What you will do:
Only the lines from the one holding "fill_sheet()" through the one holding "zip(*points))), Vector(map(max, zip(*points)))" are to be retyped, exactly as they appear, with both boundary lines included.

Stored data:

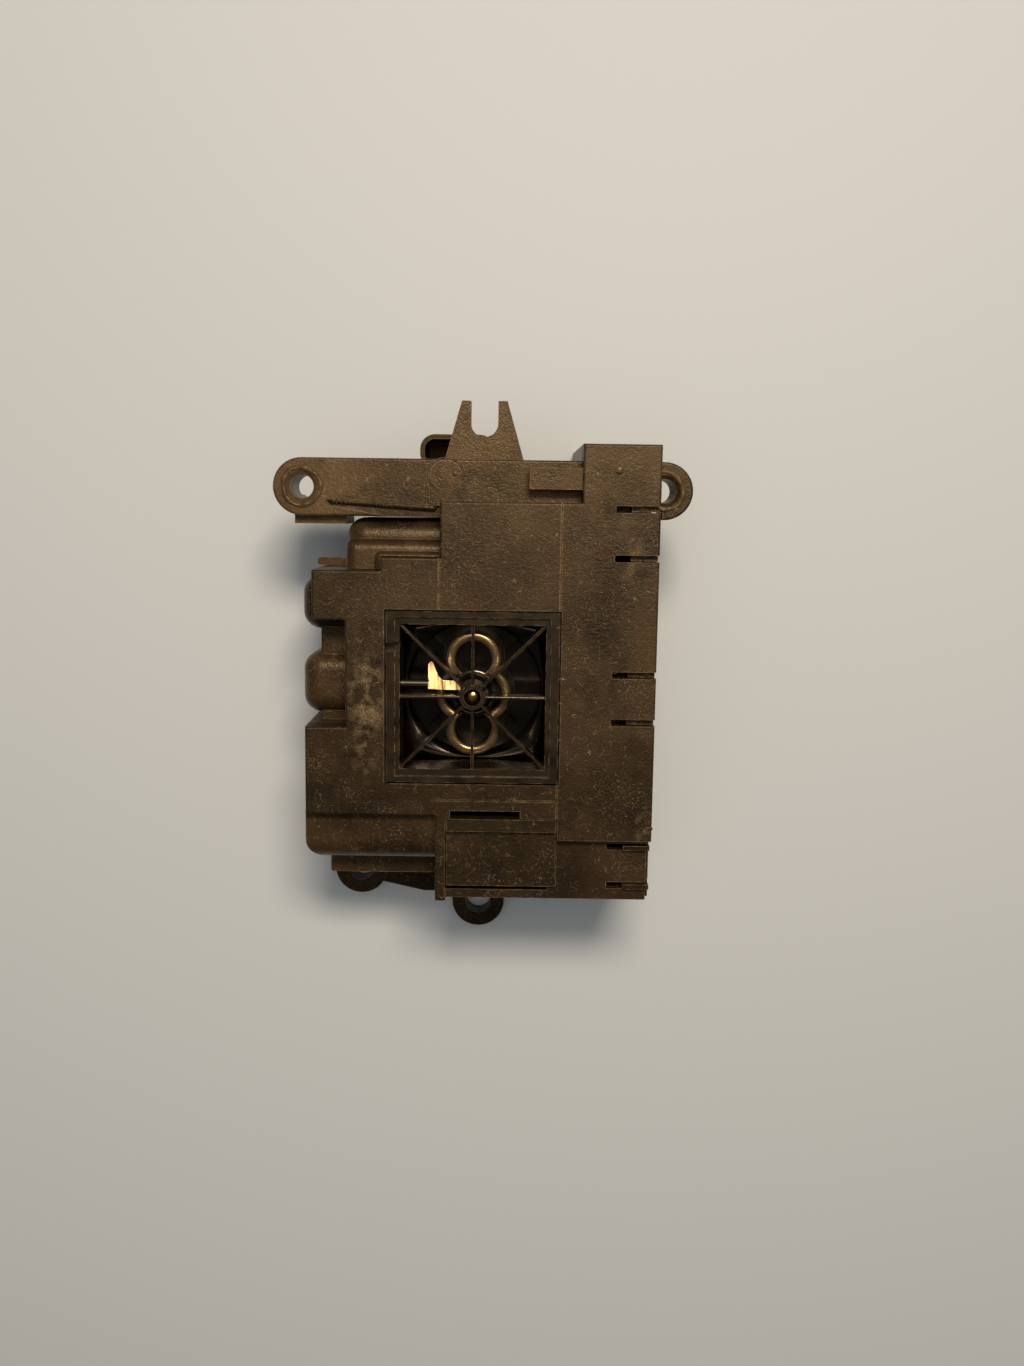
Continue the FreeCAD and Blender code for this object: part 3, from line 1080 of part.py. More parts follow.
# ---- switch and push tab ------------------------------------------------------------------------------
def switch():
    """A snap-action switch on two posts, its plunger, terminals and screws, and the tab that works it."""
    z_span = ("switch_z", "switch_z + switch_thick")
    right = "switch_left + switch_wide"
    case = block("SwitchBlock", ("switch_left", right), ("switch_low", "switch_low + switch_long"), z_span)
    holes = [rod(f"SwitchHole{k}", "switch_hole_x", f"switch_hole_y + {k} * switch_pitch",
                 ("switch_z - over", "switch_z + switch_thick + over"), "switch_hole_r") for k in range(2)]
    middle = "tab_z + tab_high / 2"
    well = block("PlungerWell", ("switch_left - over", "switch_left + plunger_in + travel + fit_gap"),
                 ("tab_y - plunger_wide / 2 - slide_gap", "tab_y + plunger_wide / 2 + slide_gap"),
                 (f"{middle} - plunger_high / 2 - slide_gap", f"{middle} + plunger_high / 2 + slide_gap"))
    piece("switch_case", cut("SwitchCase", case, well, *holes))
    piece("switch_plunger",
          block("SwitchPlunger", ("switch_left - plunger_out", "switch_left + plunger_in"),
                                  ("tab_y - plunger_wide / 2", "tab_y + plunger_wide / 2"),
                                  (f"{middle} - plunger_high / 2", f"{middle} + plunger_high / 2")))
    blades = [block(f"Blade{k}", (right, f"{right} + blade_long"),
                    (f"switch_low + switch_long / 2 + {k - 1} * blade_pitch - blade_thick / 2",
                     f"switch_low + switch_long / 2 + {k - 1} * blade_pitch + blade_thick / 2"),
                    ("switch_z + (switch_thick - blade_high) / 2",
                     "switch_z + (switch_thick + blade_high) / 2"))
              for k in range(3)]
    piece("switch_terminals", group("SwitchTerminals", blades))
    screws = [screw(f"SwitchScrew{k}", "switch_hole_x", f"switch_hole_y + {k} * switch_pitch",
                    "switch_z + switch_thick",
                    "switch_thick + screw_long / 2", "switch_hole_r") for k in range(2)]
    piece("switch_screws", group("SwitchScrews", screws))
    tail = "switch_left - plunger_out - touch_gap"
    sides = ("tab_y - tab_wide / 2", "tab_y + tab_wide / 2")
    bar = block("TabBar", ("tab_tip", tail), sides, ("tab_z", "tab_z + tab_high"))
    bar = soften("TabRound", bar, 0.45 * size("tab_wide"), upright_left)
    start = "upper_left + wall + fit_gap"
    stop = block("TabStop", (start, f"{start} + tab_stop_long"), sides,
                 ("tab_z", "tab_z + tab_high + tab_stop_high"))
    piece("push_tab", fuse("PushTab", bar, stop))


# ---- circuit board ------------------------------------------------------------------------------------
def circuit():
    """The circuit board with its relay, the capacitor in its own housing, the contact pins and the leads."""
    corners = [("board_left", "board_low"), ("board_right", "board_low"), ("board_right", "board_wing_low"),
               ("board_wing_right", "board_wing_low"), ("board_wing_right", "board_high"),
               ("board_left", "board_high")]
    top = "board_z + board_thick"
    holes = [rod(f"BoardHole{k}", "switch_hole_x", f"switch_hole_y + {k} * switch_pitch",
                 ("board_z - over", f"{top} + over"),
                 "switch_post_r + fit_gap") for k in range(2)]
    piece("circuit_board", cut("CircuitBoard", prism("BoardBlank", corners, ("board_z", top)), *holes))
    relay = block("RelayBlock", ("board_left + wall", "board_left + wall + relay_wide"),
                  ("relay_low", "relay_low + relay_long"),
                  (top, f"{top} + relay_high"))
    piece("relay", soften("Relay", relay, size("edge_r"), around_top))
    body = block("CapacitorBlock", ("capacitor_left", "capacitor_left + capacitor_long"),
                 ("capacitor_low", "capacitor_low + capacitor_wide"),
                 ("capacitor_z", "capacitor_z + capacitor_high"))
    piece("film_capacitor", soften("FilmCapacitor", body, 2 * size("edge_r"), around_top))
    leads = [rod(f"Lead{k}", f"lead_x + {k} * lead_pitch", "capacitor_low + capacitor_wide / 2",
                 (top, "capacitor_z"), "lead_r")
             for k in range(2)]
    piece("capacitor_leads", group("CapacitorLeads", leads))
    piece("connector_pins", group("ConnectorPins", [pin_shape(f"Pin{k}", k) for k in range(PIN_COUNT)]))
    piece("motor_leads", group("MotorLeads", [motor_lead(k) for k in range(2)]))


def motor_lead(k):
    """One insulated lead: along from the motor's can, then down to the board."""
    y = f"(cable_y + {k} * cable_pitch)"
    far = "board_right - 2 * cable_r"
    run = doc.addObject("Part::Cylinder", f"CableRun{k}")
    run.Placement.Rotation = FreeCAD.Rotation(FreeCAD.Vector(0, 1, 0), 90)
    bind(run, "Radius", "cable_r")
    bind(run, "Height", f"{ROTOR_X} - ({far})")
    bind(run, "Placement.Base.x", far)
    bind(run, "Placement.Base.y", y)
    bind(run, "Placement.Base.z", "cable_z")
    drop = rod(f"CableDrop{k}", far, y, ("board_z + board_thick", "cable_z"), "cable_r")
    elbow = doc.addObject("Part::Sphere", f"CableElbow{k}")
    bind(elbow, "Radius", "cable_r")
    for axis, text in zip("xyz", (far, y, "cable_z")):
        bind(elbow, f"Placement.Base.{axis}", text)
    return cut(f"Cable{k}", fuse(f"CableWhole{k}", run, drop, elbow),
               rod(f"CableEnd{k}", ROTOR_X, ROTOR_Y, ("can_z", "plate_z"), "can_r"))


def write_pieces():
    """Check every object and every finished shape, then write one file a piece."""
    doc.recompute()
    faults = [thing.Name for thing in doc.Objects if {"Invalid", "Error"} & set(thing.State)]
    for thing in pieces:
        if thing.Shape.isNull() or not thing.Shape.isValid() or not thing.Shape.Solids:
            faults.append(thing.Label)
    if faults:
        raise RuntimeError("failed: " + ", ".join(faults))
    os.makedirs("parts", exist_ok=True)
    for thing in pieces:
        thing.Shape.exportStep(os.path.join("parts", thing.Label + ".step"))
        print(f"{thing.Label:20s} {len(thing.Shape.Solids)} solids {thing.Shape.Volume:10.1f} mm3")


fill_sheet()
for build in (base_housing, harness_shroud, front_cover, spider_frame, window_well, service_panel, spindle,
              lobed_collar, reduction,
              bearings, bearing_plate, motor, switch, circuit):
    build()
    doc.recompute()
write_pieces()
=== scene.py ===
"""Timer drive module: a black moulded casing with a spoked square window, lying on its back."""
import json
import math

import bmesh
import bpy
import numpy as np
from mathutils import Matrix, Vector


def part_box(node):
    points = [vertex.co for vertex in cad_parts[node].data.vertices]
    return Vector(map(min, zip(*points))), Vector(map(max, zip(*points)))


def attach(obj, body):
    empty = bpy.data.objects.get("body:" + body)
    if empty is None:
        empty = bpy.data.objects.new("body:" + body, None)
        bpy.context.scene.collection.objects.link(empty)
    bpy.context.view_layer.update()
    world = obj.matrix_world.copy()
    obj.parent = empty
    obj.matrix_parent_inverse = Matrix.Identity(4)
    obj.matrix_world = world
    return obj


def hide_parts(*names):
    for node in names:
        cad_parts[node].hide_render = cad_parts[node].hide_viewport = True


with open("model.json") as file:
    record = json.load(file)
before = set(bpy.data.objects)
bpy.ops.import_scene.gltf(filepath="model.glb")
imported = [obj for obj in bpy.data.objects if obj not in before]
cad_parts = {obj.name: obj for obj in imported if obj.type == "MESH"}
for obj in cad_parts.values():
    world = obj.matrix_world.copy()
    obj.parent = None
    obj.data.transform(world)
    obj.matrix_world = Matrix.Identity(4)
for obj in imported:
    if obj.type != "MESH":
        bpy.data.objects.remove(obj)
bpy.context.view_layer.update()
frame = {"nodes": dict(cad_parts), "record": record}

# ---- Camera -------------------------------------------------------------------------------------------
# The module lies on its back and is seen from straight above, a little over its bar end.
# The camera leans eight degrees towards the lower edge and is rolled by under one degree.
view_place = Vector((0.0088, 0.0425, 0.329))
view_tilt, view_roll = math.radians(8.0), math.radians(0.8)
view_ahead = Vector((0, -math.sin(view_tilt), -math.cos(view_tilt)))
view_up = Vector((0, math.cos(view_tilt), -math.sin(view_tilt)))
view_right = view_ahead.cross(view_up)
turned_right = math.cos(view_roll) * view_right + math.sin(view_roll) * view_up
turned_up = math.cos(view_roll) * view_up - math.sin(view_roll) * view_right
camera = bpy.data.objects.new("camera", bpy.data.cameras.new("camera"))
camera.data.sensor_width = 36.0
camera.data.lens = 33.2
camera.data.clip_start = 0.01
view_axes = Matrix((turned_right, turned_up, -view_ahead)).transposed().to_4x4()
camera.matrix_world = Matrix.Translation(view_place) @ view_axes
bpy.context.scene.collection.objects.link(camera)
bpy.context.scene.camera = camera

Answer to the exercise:
fill_sheet()
for build in (base_housing, harness_shroud, front_cover, spider_frame, window_well, service_panel, spindle,
              lobed_collar, reduction,
              bearings, bearing_plate, motor, switch, circuit):
    build()
    doc.recompute()
write_pieces()
=== scene.py ===
"""Timer drive module: a black moulded casing with a spoked square window, lying on its back."""
import json
import math

import bmesh
import bpy
import numpy as np
from mathutils import Matrix, Vector


def part_box(node):
    points = [vertex.co for vertex in cad_parts[node].data.vertices]
    return Vector(map(min, zip(*points))), Vector(map(max, zip(*points)))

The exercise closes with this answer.